Theological Controversy

A Course in Miracles cautions that controversy is inevitable for those who wish controversy, and that controversy tends to postpone or delay our reaching spiritual certainty. Controversy seems to come with the human package. The Course states: “Theological considerations as such are necessarily controversial, since they depend on belief and can therefore be accepted or rejected. A universal theology is impossible, but a universal experience is not only possible but necessary. It is this experience toward which the course is directed. Here alone consistency becomes possible, because here alone uncertainty ends.”

I’m not a theologian, but I’m aware that ACIM offers the potential for controversy, when one compares it with a literal interpretation of the Bible. So, I thought I would offer my experience and understanding of the Course in hopes of ameliorating the controversy.
To me, the most liberating facet of Course theology is the idea that God did not create this world. Instead, we the Son Of God, created in His image, made the world as a projection of the mistaken thought that we are separate from God. Thus, the world is not real, and the bodies within it are not real. The physical world reflects the projection of our guilt for supposedly turning our backs on God, and our fear that God will retaliate and punish us, say, with death. A loving God is not to blame in the least.
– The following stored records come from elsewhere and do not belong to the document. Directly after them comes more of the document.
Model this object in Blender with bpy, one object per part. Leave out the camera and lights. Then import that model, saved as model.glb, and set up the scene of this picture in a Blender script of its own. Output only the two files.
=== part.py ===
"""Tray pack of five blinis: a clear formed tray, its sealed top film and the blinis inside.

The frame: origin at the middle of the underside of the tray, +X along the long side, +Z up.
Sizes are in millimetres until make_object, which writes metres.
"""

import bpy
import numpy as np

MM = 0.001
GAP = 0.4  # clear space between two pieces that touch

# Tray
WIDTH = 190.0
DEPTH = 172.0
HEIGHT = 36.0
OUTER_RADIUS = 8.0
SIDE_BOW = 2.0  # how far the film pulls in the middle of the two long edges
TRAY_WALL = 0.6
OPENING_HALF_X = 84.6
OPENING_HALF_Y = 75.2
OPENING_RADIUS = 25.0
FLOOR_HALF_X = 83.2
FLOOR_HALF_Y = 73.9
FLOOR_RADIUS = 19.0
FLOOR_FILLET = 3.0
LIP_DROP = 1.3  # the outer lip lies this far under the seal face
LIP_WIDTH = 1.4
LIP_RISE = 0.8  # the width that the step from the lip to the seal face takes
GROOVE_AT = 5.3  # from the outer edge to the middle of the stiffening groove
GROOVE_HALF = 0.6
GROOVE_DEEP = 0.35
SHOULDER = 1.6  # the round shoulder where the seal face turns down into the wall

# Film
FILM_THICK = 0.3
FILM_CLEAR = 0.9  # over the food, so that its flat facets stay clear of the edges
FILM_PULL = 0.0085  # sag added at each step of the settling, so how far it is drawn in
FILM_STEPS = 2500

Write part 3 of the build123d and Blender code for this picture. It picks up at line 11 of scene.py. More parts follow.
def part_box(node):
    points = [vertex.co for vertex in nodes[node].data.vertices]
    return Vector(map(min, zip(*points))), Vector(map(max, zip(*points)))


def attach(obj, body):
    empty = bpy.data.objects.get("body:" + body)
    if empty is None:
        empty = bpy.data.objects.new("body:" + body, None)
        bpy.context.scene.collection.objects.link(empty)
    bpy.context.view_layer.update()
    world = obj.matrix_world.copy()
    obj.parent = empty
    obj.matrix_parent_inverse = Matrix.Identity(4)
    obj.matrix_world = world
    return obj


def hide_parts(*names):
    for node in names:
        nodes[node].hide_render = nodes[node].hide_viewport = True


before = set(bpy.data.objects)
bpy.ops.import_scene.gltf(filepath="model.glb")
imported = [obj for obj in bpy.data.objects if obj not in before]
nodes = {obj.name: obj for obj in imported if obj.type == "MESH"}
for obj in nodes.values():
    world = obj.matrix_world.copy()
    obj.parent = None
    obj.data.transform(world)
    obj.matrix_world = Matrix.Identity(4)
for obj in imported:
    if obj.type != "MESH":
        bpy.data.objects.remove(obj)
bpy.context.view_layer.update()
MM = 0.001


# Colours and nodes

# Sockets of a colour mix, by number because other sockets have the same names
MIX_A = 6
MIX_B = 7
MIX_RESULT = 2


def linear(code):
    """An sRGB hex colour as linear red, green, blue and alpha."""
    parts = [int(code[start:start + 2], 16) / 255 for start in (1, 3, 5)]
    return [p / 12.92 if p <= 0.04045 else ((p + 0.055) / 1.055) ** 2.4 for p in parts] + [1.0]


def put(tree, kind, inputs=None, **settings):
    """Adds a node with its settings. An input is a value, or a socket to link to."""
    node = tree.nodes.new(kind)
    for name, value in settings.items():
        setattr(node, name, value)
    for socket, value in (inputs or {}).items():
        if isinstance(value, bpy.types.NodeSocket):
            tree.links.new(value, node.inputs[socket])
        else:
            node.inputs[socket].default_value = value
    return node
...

This theology thus appears to answer the perennial question, “Why do bad things happen to good people?” Reverend Billy Graham revisited this question at the National Prayer Service following 9/11 at the National Cathedral on September 14, 2001 (1:20:00 on the video). Before a world-wide TV audience, he said: “..But what are some of the lessons we can learn? First, we are reminded of the mystery and reality of evil.  I’ve been asked hundreds of times in my life why God allows tragedy and suffering.  I have to confess that I really do not know the answer, totally, even to my own satisfaction…”

It also lets God off the hook for such Biblical accounts as the Great Flood. And it erases the apparent reality of sin, sickness and death.

And, I submit, it narrows the difference between creationism and evolution theory, since it posits that true creation was completely spiritual in nature, and evolution is merely a figment of our imagination. God is not a body, and we are not our apparent bodies.


The presence of the tree of the knowledge of good and evil in Eden seems to be a close analog to our mad idea of separation form God. Not that God prohibited the mad idea, for that would restrict free will, but the decision to eat the fruit was “man’s” own creative idea. Adam and Eve’s shame at their nakedness mirrors the guilt arising from the separation thought.


Why the difference between the Course and the Biblical account of Genesis? Again I’m no theologian, but I am aware that the books of the Old Testament were largely based on oral tradition handed down over many generations. And as anyone who has played the party game “Telephone” knows, verbal communication is subject to a lot of interpretation and modification. Is the Course inerrant? I can’t say for sure, but I believe it is a more direct transmission of the relevant theology…. At least, it rings a bell and makes a lot of sense to me.


Original Sin and Forgiveness: The primary means that the Course presents for healing the thought of separation is through forgiving all blocks to Love’s presence in our relationships. This process of forgiveness goes well beyond seeing sin and then saying, “Well, that’s okay; I forgive you.” It is actually about not knowing that sin exists. Mistakes, yes. They can be corrected. But unredeemable sin is hardly possible in Course theology.